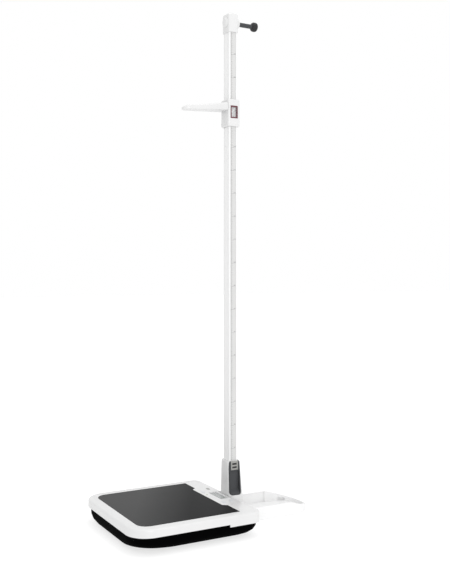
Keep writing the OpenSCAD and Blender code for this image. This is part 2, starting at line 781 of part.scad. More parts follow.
// The head arm is a flat paddle that thins and narrows to a round tip and dips slightly towards it.
module head_arm() {
    root_half_w = slide_half_w + 0.5;
    tip_r = 14;
    color([0.95, 0.95, 0.95]) difference() {
        hull() {
            translate([-root_half_w, slide_front_y - 1, arm_z]) cube([2 * root_half_w, 1, 36]);
            translate([-root_half_w + 4, slide_front_y - 1, arm_z]) cube([2 * root_half_w - 8, 1, 38]);
            translate([-27, arm_y + 47, arm_z - 11]) cube([54, 1, 25]);
            translate([-21, arm_y + 47, arm_z - 11]) cube([42, 1, 28]);
            for (s = [-1, 1]) translate([s * 8, arm_y + tip_r, arm_z - 13.5])
                cylinder(h = 12, r = tip_r, $fn = 32);
            for (s = [-1, 1]) translate([s * 8, arm_y + tip_r + 3, arm_z - 13.5])
                cylinder(h = 15, r = tip_r - 3, $fn = 32);
        }
        for (s = [-1, 1]) translate([s * 18, slide_front_y + 1, arm_z + 13]) rotate([90, 0, 0])
            cylinder(h = 18, r = 1.9, $fn = 24);
    }
}

module window_frame() {
    color([0.36, 0.08, 0.12]) translate([28, rod_y, window_z]) rotate([90, 0, 90]) difference() {
        linear_extrude(slide_half_w - 27) round_rect(2 * window_half_w, 2 * window_half_h, 3);
        translate([0, 0, 2.2]) linear_extrude(20) round_rect(2 * window_half_w - 9, 2 * window_half_h - 9, 3);
        translate([0, 0, -1]) linear_extrude(20) round_rect(2 * window_half_w - 14, 2 * window_half_h - 14, 2);
    }
}

module reading_lens() {
    color([0.9, 0.92, 0.95, 0.35]) translate([30.3, rod_y, window_z]) rotate([90, 0, 90])
        linear_extrude(1.6) round_rect(2 * window_half_w - 9.4, 2 * window_half_h - 9.4, 2.8);
}

// Thin slippery pads between the slide and the rod, near both ends of the slide.
module glide_shoes() {
    play = 0.08;
    pad_t = channel_gap - play;
    color([0.85, 0.85, 0.8]) for (z = [slide_z + 6, slide_z + slide_len - 18]) {
        for (y = [rod_y - rod_d / 2 - channel_gap, rod_y + rod_d / 2 + play])
            translate([-12, y, z]) cube([24, pad_t, 12]);
        translate([-rod_w / 2 - channel_gap, rod_y - 10, z]) cube([pad_t, 20, 12]);
        for (s = [-1, 1]) translate([rod_w / 2 + play, rod_y + s * 14 - 1, z]) cube([pad_t, 2, 12]);
    }
}

module brake_pad() {
    color([0.15, 0.15, 0.15]) translate([-12, rod_y + rod_d / 2 + 0.08, slide_z + 38]) cube([24, 3.4, 41]);
}

// A bowed strip of spring steel behind the brake pad.
module brake_spring() {
    bow_r = 130;
    strip_t = 0.5;
    back = slide_back_y - 3.1;
    color([0.7, 0.7, 0.72]) intersection() {
        translate([-10, back - strip_t - bow_r, slide_z + 58.5]) rotate([0, 90, 0]) difference() {
            cylinder(h = 20, r = bow_r + strip_t, $fn = 120);
            translate([0, 0, -1]) cylinder(h = 22, r = bow_r, $fn = 120);
        }
        translate([-20, rod_y + rod_d / 2 + 3.6, slide_z + 31]) cube([40, 20, 55]);
    }
}

// ---------- cap and wall spacer ----------

module top_cap() {
    boss_r = 22.5;
    color([0.94, 0.94, 0.94]) difference() {
        union() {
            translate([0, rod_y, rod_top_z]) hull() {
                round_plate(rod_w + 8, rod_d + 7, 8, cap_top_z - rod_top_z - 8);
                translate([0, 0, cap_top_z - rod_top_z - 3.2]) round_plate(rod_w + 3, rod_d + 2, 7, 0.5);
                translate([0, 0, cap_top_z - rod_top_z - 0.5]) round_plate(rod_w - 6, rod_d - 7, 5, 0.5);
            }
            translate([0, rod_y, rod_top_z - 42])
                round_plate(rod_w - 2 * rod_t - 0.2, rod_d - 2 * rod_t - 0.2, 2.8, 43);
            translate([0, rod_y - 26, spacer_z]) rotate([-90, 0, 0]) cylinder(h = 60, r = boss_r, $fn = 96);
            translate([0, rod_y - 31, spacer_z]) rotate([-90, 0, 0])
                cylinder(h = 5.1, r1 = 15, r2 = boss_r, $fn = 96);
            translate([0, rod_y + 33.9, spacer_z]) rotate([-90, 0, 0])
                cylinder(h = 6.1, r1 = boss_r, r2 = 15, $fn = 96);
        }
        translate([0, rod_y - 26, spacer_z]) rotate([-90, 0, 0])
            cylinder(h = 80, r = spacer_r + 0.06, $fn = 96);
    }
}

spacer_end_y = rod_y + 120;

module spacer_rod() {
    start_y = rod_y - 24;
    color([0.12, 0.12, 0.13]) translate([0, start_y, spacer_z]) rotate([-90, 0, 0]) union() {
        cylinder(h = spacer_end_y - start_y - 8, r = spacer_r, $fn = 96);
        cylinder(h = spacer_end_y - start_y, r = spacer_r - 2, $fn = 64);
    }
}

module spacer_bumper() {
    bulge_r = 9;
    length = 29;
    color([0.1, 0.1, 0.1]) translate([0, spacer_end_y + 14, spacer_z]) rotate([90, 0, 0]) difference() {
        rotate_extrude($fn = 72) union() {
            square([bumper_r - bulge_r, length]);
            translate([0, bulge_r]) square([bumper_r, length - 2 * bulge_r]);
            for (y = [bulge_r, length - bulge_r]) translate([bumper_r - bulge_r, y]) circle(bulge_r, $fn = 48);
        }
        translate([0, 0, 22]) cylinder(h = 20, r = spacer_r, $fn = 96);
        translate([0, 0, 14]) cylinder(h = 9, r = spacer_r - 2, $fn = 64);
    }
}

// ---------- one line for each piece ----------

tread_mat();
top_cover();
console_panel();
display_lens();
display_module();
main_board();
key_switches();
key_at(key_places[0]);  // key_power
key_at(key_places[1]);  // key_zero
key_at(key_places[2]);  // key_hold
key_at(key_places[3]);  // key_units
level_vial();
load_plate();
cross_rails();
load_cells();
load_cell_bolts();
base_pan();
case_screws();
battery_tray();
battery_cells();
battery_cover();
foot_stud_at(foot_places[0]);  // foot_stud_1
foot_stud_at(foot_places[1]);  // foot_stud_2
foot_stud_at(foot_places[2]);  // foot_stud_3
foot_stud_at(foot_places[3]);  // foot_stud_4
foot_pad_at(foot_places[0]);  // foot_pad_1
foot_pad_at(foot_places[1]);  // foot_pad_2
foot_pad_at(foot_places[2]);  // foot_pad_3
foot_pad_at(foot_places[3]);  // foot_pad_4
tongue_plate();
locating_studs();
stabiliser_tray();
tray_pads();
socket_tower();
tower_insert();
tower_screws();
lock_button();
button_grips();
lock_spring();
rod_piece(0);  // rod_section_1
rod_piece(1);  // rod_section_2
rod_piece(2);  // rod_section_3
rod_piece(3);  // rod_section_4
joint_plug(0);  // joint_plug_1
joint_plug(1);  // joint_plug_2
joint_plug(2);  // joint_plug_3
tape_strips();
slide_near_shell();
slide_far_shell();
slide_screws();
head_arm();
window_frame();
reading_lens();
glide_shoes();
brake_pad();
brake_spring();
top_cap();
spacer_rod();
spacer_bumper();
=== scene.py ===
"""Looks of a digital floor scale with a sectional height rod, laid out as a Blender add-on."""

import json
import math

import bmesh
import bpy
import numpy as np
from bpy.props import FloatProperty, FloatVectorProperty, IntProperty, PointerProperty
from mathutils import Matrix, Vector


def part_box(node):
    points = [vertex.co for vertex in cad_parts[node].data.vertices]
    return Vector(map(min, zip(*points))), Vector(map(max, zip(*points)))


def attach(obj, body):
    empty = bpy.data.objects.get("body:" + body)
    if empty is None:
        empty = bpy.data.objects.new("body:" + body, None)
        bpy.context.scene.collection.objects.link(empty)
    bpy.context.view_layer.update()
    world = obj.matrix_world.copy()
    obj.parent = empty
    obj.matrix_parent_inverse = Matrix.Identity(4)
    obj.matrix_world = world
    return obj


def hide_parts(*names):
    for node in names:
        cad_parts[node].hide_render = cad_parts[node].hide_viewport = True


bl_info = {
    "name": "Floor Scale with Height Rod",
    "version": (1, 0, 0),
    "blender": (4, 5, 0),
    "location": "3D View > Sidebar > Floor Scale",
    "description": "Finishes each piece of a floor scale and its height rod, "
                   "and sets a plain studio round it",
    "category": "Object",
}

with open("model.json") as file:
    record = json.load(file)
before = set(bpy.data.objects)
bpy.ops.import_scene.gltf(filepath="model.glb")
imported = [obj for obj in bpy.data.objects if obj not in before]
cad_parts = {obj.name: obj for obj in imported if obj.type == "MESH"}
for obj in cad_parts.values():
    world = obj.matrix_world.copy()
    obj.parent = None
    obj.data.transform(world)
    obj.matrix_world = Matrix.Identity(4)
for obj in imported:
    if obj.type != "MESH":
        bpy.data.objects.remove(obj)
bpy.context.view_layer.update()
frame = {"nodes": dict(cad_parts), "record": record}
SLOT_OF = {s["node"]: s["material_slot"] for s in frame["record"]["subparts"]}
BODY_OF = {n: b for b, ns in frame["record"]["behaviour"]["bodies"].items() for n in ns}
MM = 0.001
TREAD_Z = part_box("tread_mat")[1].z


# ---------------------------------------------------------------- sizes and colours


def colour(name, text, default):
    return FloatVectorProperty(
        name=name, description=text, subtype="COLOR", size=3, min=0, max=1, default=default)


def length(name, text, default):
    return FloatProperty(name=name, description=text, default=default, min=0, unit="LENGTH")


class ScaleFinish(bpy.types.PropertyGroup):
    """Colours and edge roundings of the scale's pieces."""

    white: colour("White plastic", "Colour of the covers, tower, slide and cap",
                  (0.665, 0.665, 0.665))
    tray: colour("Tray", "Colour of the stabiliser tray", (0.80, 0.80, 0.80))
    rod_white: colour("Rod", "Colour of the coated rod sections", (0.77, 0.77, 0.77))
    mat: colour("Tread mat", "Colour of the rubber tread", (0.0065, 0.0067, 0.0071))
    # The base pan's colour is far darker than black plastic: the base is black, and the extra
    # darkness is painted shade standing in for the shadow beneath the platform.
    pan: colour("Base pan", "Colour of the black base", (0.0006, 0.0006, 0.0007))
    grey: colour("Dark grey", "Colour of the tower's inset plate and the coupling plugs",
                 (0.047, 0.049, 0.053))
    button: colour("Release button", "Colour of the grey release button", (0.30, 0.30, 0.285))
    key: colour("Keys", "Colour of the console keys", (0.62, 0.64, 0.66))
    window: colour("Window frame", "Colour of the reading window's frame", (0.11, 0.018, 0.028))
    tape: colour("Tape", "Colour of the measuring tape", (0.58, 0.58, 0.575))
    # This ink also paints the line of painted shade along each edge of the tape.
    ink: colour("Ticks", "Colour of the tape's ticks and numerals", (0.05, 0.05, 0.055))
    display: colour("Display", "Colour of the unlit display", (0.27, 0.285, 0.275))
    edge: length("Edge rounding", "Rounding of the moulded edges", 0.9 * MM)
    fine_edge: length("Fine edge rounding", "Rounding of small and metal edges", 0.35 * MM)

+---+

[WORK TO DO]: Starting with the line with "tape_strips();" and ending with the line with "zip(*points))), Vector(map(max, zip(*points)))", extract every line exactly and nothing outside that span.

[EXERCISE RESULT]:
tape_strips();
slide_near_shell();
slide_far_shell();
slide_screws();
head_arm();
window_frame();
reading_lens();
glide_shoes();
brake_pad();
brake_spring();
top_cap();
spacer_rod();
spacer_bumper();
=== scene.py ===
"""Looks of a digital floor scale with a sectional height rod, laid out as a Blender add-on."""

import json
import math

import bmesh
import bpy
import numpy as np
from bpy.props import FloatProperty, FloatVectorProperty, IntProperty, PointerProperty
from mathutils import Matrix, Vector


def part_box(node):
    points = [vertex.co for vertex in cad_parts[node].data.vertices]
    return Vector(map(min, zip(*points))), Vector(map(max, zip(*points)))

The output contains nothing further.